Collected data

>> Start

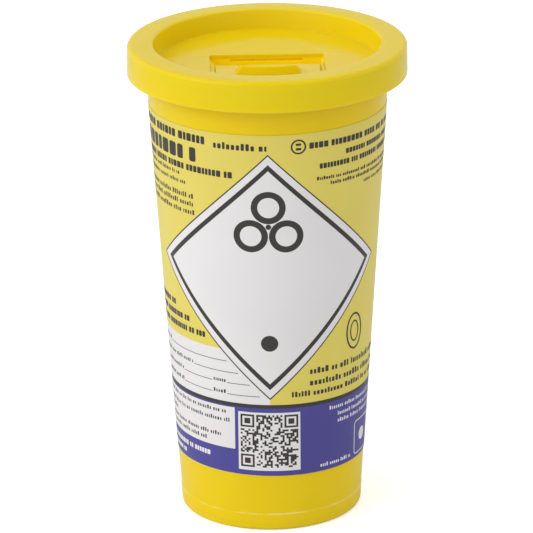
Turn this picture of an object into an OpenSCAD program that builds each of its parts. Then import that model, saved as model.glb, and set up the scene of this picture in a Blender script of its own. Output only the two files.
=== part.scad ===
// Mini sharps container: a tapered tub, a press-on lid with a sliding door over its aperture,
// a locking catch under the lid, and a label wrapped round the tub.
// Origin at the centre of the base plane, +Z up, front at -Y. The door slides towards +Y to close.

/* [Tub] */
// Outer radius at the base
tub_foot_r = 32.6; // [31:0.1:33]
// Outer radius just under the lid's skirt
tub_top_r = 43.3; // [43.2:0.05:43.5]
// Wall thickness
tub_wall = 1.4; // [1.2:0.05:1.6]
// Floor thickness
tub_floor = 1.6; // [1.2:0.1:2.4]
// Height of the foot ring under the floor
foot_h = 2.4; // [1.5:0.1:3]
// Width of the foot ring
foot_w = 2.6; // [2:0.1:4]
// Height of the small ledge round the foot
ledge_z = 6.6; // [4:0.1:9]
// How far that ledge stands out
ledge_out = 0.16; // [0.1:0.02:0.4]
// Outer radius of the rim that the lid snaps over
rim_r = 48.5; // [48:0.05:48.6]
// Depth of the rim's turned-down lip
rim_lip = 4.6; // [3:0.1:5]

/* [Lid] */
// Height of the closed container
total_h = 175.2; // [170:0.1:185]
// Outer radius of the lid at its top
lid_r = 50; // [50:0.05:51]
// How far the skirt flares out towards its bottom edge
skirt_flare = 0.1; // [0.1:0.05:0.6]
// Height of the skirt
skirt_h = 11.2; // [10:0.1:12]
// Skirt thickness
skirt_wall = 1.2; // [1:0.05:1.25]
// Thickness of the top ring
ring_t = 1.6; // [1.2:0.1:1.8]
// Radius of the round recess at the top
recess_r = 40.6; // [40:0.1:41]
// Depth of the recess
recess_depth = 7; // [6.8:0.1:8]
// Thickness of the recessed floor
floor_t = 1.7; // [1.5:0.05:1.8]
// Thickness of the plug wall that fits inside the tub
plug_wall = 1.4; // [1.2:0.05:1.5]

/* [Aperture and door] */
// Width of the pocket in the lid's floor
pocket_w = 41; // [40:0.1:42]
// Back edge of the aperture
aperture_back = 7.2; // [6:0.1:8]
// Back edge of the door when it is open
door_back = -5; // [-5.5:0.1:-4.5]
// Length of the door plate, front to back
door_len = 20; // [18:0.1:21]
// Width of the door plate between its rails
door_w = 37.2; // [36:0.1:37.4]
// Gap left behind the closed door
door_gap = 0.2; // [0.1:0.05:0.4]
// Height of the finger tab above the lid's floor
tab_h = 3.3; // [2:0.1:4]
// Width of the finger tab along its foot
tab_w = 23.4; // [20:0.1:28]
// Lean of the tab's ends from upright
tab_lean = 32; // [0:1:45]
// How far the middle of the tab's push face bulges forward
tab_bulge = 1.6; // [1:0.1:3]
// Where the tab's push face stands when the door is open
tab_face_y = -18.5; // [-19:0.1:-15]
// Where the upper rails begin, behind which the door is free
rail_back = -2.6; // [-4:0.1:0]

/* [Locking catch] */
// Width of the slot that takes the door's tongue
slot_w = 26; // [24:0.5:28]
// Height of that slot
slot_h = 0.9; // [0.85:0.01:1]
// Width of the catch
catch_w = 14; // [10:0.5:18]
// Where the catch bends
catch_root_y = 20; // [18:0.1:22]

/* [Label] */
// Lower edge of the label
label_low = 22; // [20:0.1:30]
// Upper edge of the label
label_high = 153.6; // [140:0.1:158]
// Label thickness
label_t = 0.15; // [0.1:0.01:0.2]
// Angle of the bare strip at the label's back seam
label_gap = 6; // [2:0.5:20]

/* [Hidden] */
$fn = 120;

YELLOW = "#E8CC22";
DOOR_YELLOW = "#E0C41E";
LABEL_YELLOW = "#EBDD86";

cut = 1;              // how far a cutting shape passes the face it cuts
touch_gap = 0.1;      // clearance between the seated lid and the tub's rim
arc_steps = 5;        // straight steps in a small rounded edge

// Tub
skirt_z = total_h - skirt_h;
taper = (tub_top_r - tub_foot_r) / skirt_z;
foot_round = 1.6;
inner_fillet = 3.0;
rim_top = total_h - ring_t - touch_gap;
rim_t = 1.4;
rim_round = 0.6;
tub_floor_z = foot_h + tub_floor;

// Lid
floor_z = total_h - recess_depth;
floor_under = floor_z - floor_t;
recess_floor_r = recess_r - 0.8;
outer_round = 1.5;
inner_round = 0.7;
skirt_edge_round = 0.4;
plug_depth = 2.8;
bead_r = rim_r + 0.15;
bead_z = rim_top - rim_lip - 1.4;
bead_half = 0.7;
seal_z = floor_z + 2.6;
seal_gap = 0.12;
seal_half = 0.5;

// Door, its rails and its tray
door_t = 1.8;
door_top = floor_z - 0.1;
door_under = door_top - door_t;
door_front = door_back - door_len;
flange_t = 0.6;
flange_w = pocket_w - 0.6;
rail_gap = 0.4;
rail_w = 0.9;
rail_z = door_under + flange_t + 0.3;
rail_web_t = 0.5;
tray_z = door_under - 0.2;
tray_t = 1.3;
tray_wall = 1.4;
tray_front = door_front - 1;
tongue_root = 1.0;
tray_back = door_back - tongue_root - 0.3;
ledge_w = 0.8;
door_travel = aperture_back - door_gap - door_back;
tab_crest_len = 1.4;
tab_slope_len = 6.2;
tab_corner = 1.1;

// Slot, tongue and catch
slot_top = floor_under;
back_wall_t = 1.0;
tongue_len = 3.6;
tongue_w = slot_w - 1.2;
tongue_top = slot_top - 0.2;
tongue_t = 0.55;
notch_w = 9.6;
notch_len = 1.4;
notch_from_end = 0.7;
tooth_gap = 0.25;
catch_t = 1.1;
catch_top = tongue_top - tongue_t - 0.85;
catch_tip_y = aperture_back + back_wall_t + 0.2;
tooth_h = 0.7;
root_len = 1.6;
boss_gap = 0.15;
notch_back = aperture_back - door_gap + tongue_len - notch_from_end;

// Outer radius of the tub at height z
function tub_r(z) = tub_foot_r + taper * z;

// Inner radius of the lid's recess wall at height z
function recess_wall_r(z) =
    recess_floor_r + (recess_r - recess_floor_r) * (z - floor_z) / recess_depth;

// Points on an arc about c, from angle a to angle b
function arc(c, r, a, b) =
    [for (i = [0 : arc_steps]) c + r * [cos(a + (b - a) * i / arc_steps),
                                       sin(a + (b - a) * i / arc_steps)]];

// A box given by its lowest and highest corners
module span(low, high) {
    translate(low) cube(high - low);
}

// A box that is mirrored about the YZ plane and present on both sides
module both_sides(low, high) {
    span(low, high);
    mirror([1, 0, 0]) span(low, high);
}

// Closed outline of the tub's wall, floor, foot ring and rim
function tub_outline() = concat(
    [[0, tub_floor_z], [0, foot_h], [tub_foot_r - foot_w, foot_h], [tub_foot_r - foot_w, 0]],
    arc([tub_r(foot_round) + ledge_out - foot_round, foot_round], foot_round, -90, 0),
    [[tub_r(ledge_z) + ledge_out, ledge_z - ledge_out], [tub_r(ledge_z), ledge_z]],
    [[tub_r(rim_top - rim_t), rim_top - rim_t], [rim_r - rim_t, rim_top - rim_t]],
    arc([rim_r - rim_round, rim_top - rim_lip + rim_round], rim_round, -150, 0),
    arc([rim_r - rim_round, rim_top - rim_round], rim_round, 0, 90),
    arc([tub_r(rim_top) - tub_wall + rim_round, rim_top - rim_round], rim_round, 90, 180),
    arc([tub_r(tub_floor_z) - tub_wall - inner_fillet, tub_floor_z + inner_fillet],
        inner_fillet, 0, -90)
);

module tub() {
    color(YELLOW) rotate_extrude() polygon(tub_outline());
}

// Closed outline of the lid's skirt, top ring, recess wall, floor and plug
function lid_outline() = concat(
    [[0, floor_under], [0, floor_z]],
    arc([recess_floor_r - inner_round, floor_z + inner_round], inner_round, -90, 0),
    arc([recess_r + inner_round, total_h - inner_round], inner_round, 180, 90),
    arc([lid_r - outer_round, total_h - outer_round], outer_round, 90, 0),
    arc([lid_r + skirt_flare - skirt_edge_round, skirt_z + skirt_edge_round],
        skirt_edge_round, 0, -90),
    [[lid_r + skirt_flare - skirt_wall, skirt_z],
     [lid_r + skirt_flare - skirt_wall, bead_z - bead_half],
     [bead_r, bead_z],
     [lid_r - skirt_wall + skirt_flare / 2, bead_z + bead_half],
     [lid_r - skirt_wall, total_h - ring_t],
     [recess_r + plug_wall, total_h - ring_t],
     [recess_wall_r(seal_z) + plug_wall, seal_z + seal_half],
     [tub_r(seal_z) - tub_wall - seal_gap, seal_z],
     [recess_wall_r(seal_z) + plug_wall, seal_z - seal_half],
     [recess_floor_r + plug_wall, floor_under - plug_depth],
     [recess_floor_r, floor_under - plug_depth],
     [recess_floor_r, floor_under]]
);

// The tray that the open door is parked on, its side walls, and the deeper wall behind the aperture
module pocket_surround() {
    half = pocket_w / 2;
    span([-half - tray_wall, tray_front - tray_wall, tray_z - tray_t],
         [half + tray_wall, aperture_back + back_wall_t, floor_under]);
    span([-half - tray_wall, aperture_back - cut, floor_under - plug_depth],
         [half + tray_wall, aperture_back + back_wall_t, floor_under]);
}

// The space that the door moves in, and the aperture below it
module pocket_space() {
    half = pocket_w / 2;
    span([-half, tray_front, tray_z], [half, aperture_back, floor_z + cut]);
    span([ledge_w - half, tray_back, tray_z - tray_t - plug_depth],
         [half - ledge_w, aperture_back, floor_z]);
}

// Upper rails: a web over the door's flange with a narrow upstand along its inner edge
module rails() {
    inner = door_w / 2 + rail_gap;
    half = pocket_w / 2;
    both_sides([inner, tray_front, rail_z], [half, rail_back, rail_z + rail_web_t]);
    both_sides([inner, tray_front, rail_z], [inner + rail_w, rail_back, floor_z]);
}

// The slot in the aperture's back wall, and the open space behind it for the tongue and the catch
module tongue_slot() {
    span([-slot_w / 2, aperture_back - cut, slot_top - slot_h],
         [slot_w / 2, aperture_back + back_wall_t + cut, slot_top]);
}

module lid() {
    color(YELLOW) {
        difference() {
            union() {
                rotate_extrude() polygon(lid_outline());
                pocket_surround();
            }
            pocket_space();
            tongue_slot();
        }
        rails();
        // boss that the catch hangs from
        span([-catch_w / 2, catch_root_y - root_len / 2, catch_top + boss_gap],
             [catch_w / 2, catch_root_y + root_len / 2, floor_under]);
    }
}

// Front outline of the finger tab: half width a at the foot, height b, leaning ends and rounded upper corners
function tab_outline(a, b) =
    let (x = a - (tab_corner + sin(tab_lean) * (b - tab_corner)) / cos(tab_lean))
    concat(arc([x, b - tab_corner], tab_corner, tab_lean, 90),
           arc([-x, b - tab_corner], tab_corner, 90, 180 - tab_lean),
           [[-a, 0], [a, 0]]);

// Finger tab: an upright push face that bulges to the front, a flat crest and a slope behind
module finger_tab() {
    face_r = (tab_w * tab_w / 4 + tab_bulge * tab_bulge) / (2 * tab_bulge);
    length = tab_crest_len + tab_slope_len;
    sunk = 0.3;
    translate([0, tab_face_y, floor_z - sunk]) intersection() {
        translate([0, length, 0]) rotate([90, 0, 0]) linear_extrude(length + cut)
            polygon(tab_outline(tab_w / 2 + sunk * tan(tab_lean), tab_h + sunk));
        translate([-tab_w, 0, 0]) rotate([90, 0, 90]) linear_extrude(2 * tab_w) polygon([
            [-cut, 0], [-cut, tab_h + cut], [tab_crest_len, tab_h + cut],
            [tab_crest_len, tab_h + sunk], [length, 0]]);
        translate([0, face_r, -cut]) cylinder(h = tab_h + 2 * cut, r = face_r);
    }
}

module sliding_door() {
    color(DOOR_YELLOW) {
        span([-door_w / 2, door_front, door_under], [door_w / 2, door_back, door_top]);
        span([-flange_w / 2, door_front, door_under], [flange_w / 2, door_back, door_under + flange_t]);
        finger_tab();
        // locking tongue, stepped down to pass under the lid's floor
        difference() {
            span([-tongue_w / 2, door_back - tongue_root, tongue_top - tongue_t],
                 [tongue_w / 2, door_back + tongue_len, tongue_top]);
            span([-notch_w / 2, notch_back - door_travel - notch_len, tongue_top - tongue_t - cut],
                 [notch_w / 2, notch_back - door_travel, tongue_top + cut]);
        }
    }
}

module locking_catch() {
    color(YELLOW) {
        span([-catch_w / 2, catch_tip_y, catch_top - catch_t],
             [catch_w / 2, catch_root_y, catch_top]);
        // rounded root that it bends about
        translate([-catch_w / 2, catch_root_y, catch_top - catch_t / 2]) rotate([0, 90, 0])
            cylinder(h = catch_w, r = catch_t / 2);
        span([tooth_gap - notch_w / 2, notch_back - notch_len + tooth_gap, catch_top],
             [notch_w / 2 - tooth_gap, notch_back - tooth_gap, catch_top + tooth_h]);
    }
}

module wrap_label() {
    stand_off = 0.02;
    color(LABEL_YELLOW) rotate([0, 0, 90 + label_gap / 2]) rotate_extrude(angle = 360 - label_gap)
        polygon([
            [tub_r(label_low) + stand_off, label_low],
            [tub_r(label_low) + stand_off + label_t, label_low],
            [tub_r(label_high) + stand_off + label_t, label_high],
            [tub_r(label_high) + stand_off, label_high]]);
}

tub();
lid();
sliding_door();
locking_catch();
wrap_label();
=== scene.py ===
"""Looks of a small sharps container: tub, press-on lid, sliding door, locking catch and a printed label.

Outlines are written in millimetres and turned into metres when a mesh is made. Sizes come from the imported
frame where it holds them. The print on the label is plain blocks, rings and bars, and says nothing.
"""

import math
import random
from math import atan, atan2, cos, degrees, hypot, pi, radians, sin, sqrt, tan

import bmesh
import bpy
from mathutils import Matrix, Vector


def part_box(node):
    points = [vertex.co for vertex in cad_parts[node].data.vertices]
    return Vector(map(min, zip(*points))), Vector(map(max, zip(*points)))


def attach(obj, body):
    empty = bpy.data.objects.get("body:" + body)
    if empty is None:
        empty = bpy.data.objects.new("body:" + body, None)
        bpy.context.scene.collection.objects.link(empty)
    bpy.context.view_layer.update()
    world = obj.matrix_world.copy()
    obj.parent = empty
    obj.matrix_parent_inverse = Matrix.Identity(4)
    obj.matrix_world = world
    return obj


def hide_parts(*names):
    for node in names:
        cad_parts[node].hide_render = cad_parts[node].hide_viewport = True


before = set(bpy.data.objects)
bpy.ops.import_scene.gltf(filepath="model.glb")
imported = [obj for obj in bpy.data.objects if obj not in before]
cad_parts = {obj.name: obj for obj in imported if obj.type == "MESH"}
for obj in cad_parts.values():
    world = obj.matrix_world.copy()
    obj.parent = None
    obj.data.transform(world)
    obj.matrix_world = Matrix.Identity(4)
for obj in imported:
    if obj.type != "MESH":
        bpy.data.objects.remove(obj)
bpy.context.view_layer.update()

MM = 0.001

# ---------------------------------------------------------------- sizes, in mm


def box_mm(node):
    """Lowest and highest corner of a CAD node, in millimetres."""
    low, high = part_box(node)
    return low / MM, high / MM


_, tub_high = box_mm("tub")
lid_low, lid_high = box_mm("lid")
door_low, door_high = box_mm("sliding_door")
catch_low, catch_high = box_mm("locking_catch")
label_low, label_high = box_mm("wrap_label")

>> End

Problem to solve
Please print exactly, and only, the lines from the line with "color(LABEL_YELLOW) rotate([0, 0, 90" to the line with "a printed label.", both included.

Task result
    color(LABEL_YELLOW) rotate([0, 0, 90 + label_gap / 2]) rotate_extrude(angle = 360 - label_gap)
        polygon([
            [tub_r(label_low) + stand_off, label_low],
            [tub_r(label_low) + stand_off + label_t, label_low],
            [tub_r(label_high) + stand_off + label_t, label_high],
            [tub_r(label_high) + stand_off, label_high]]);
}

tub();
lid();
sliding_door();
locking_catch();
wrap_label();
=== scene.py ===
"""Looks of a small sharps container: tub, press-on lid, sliding door, locking catch and a printed label.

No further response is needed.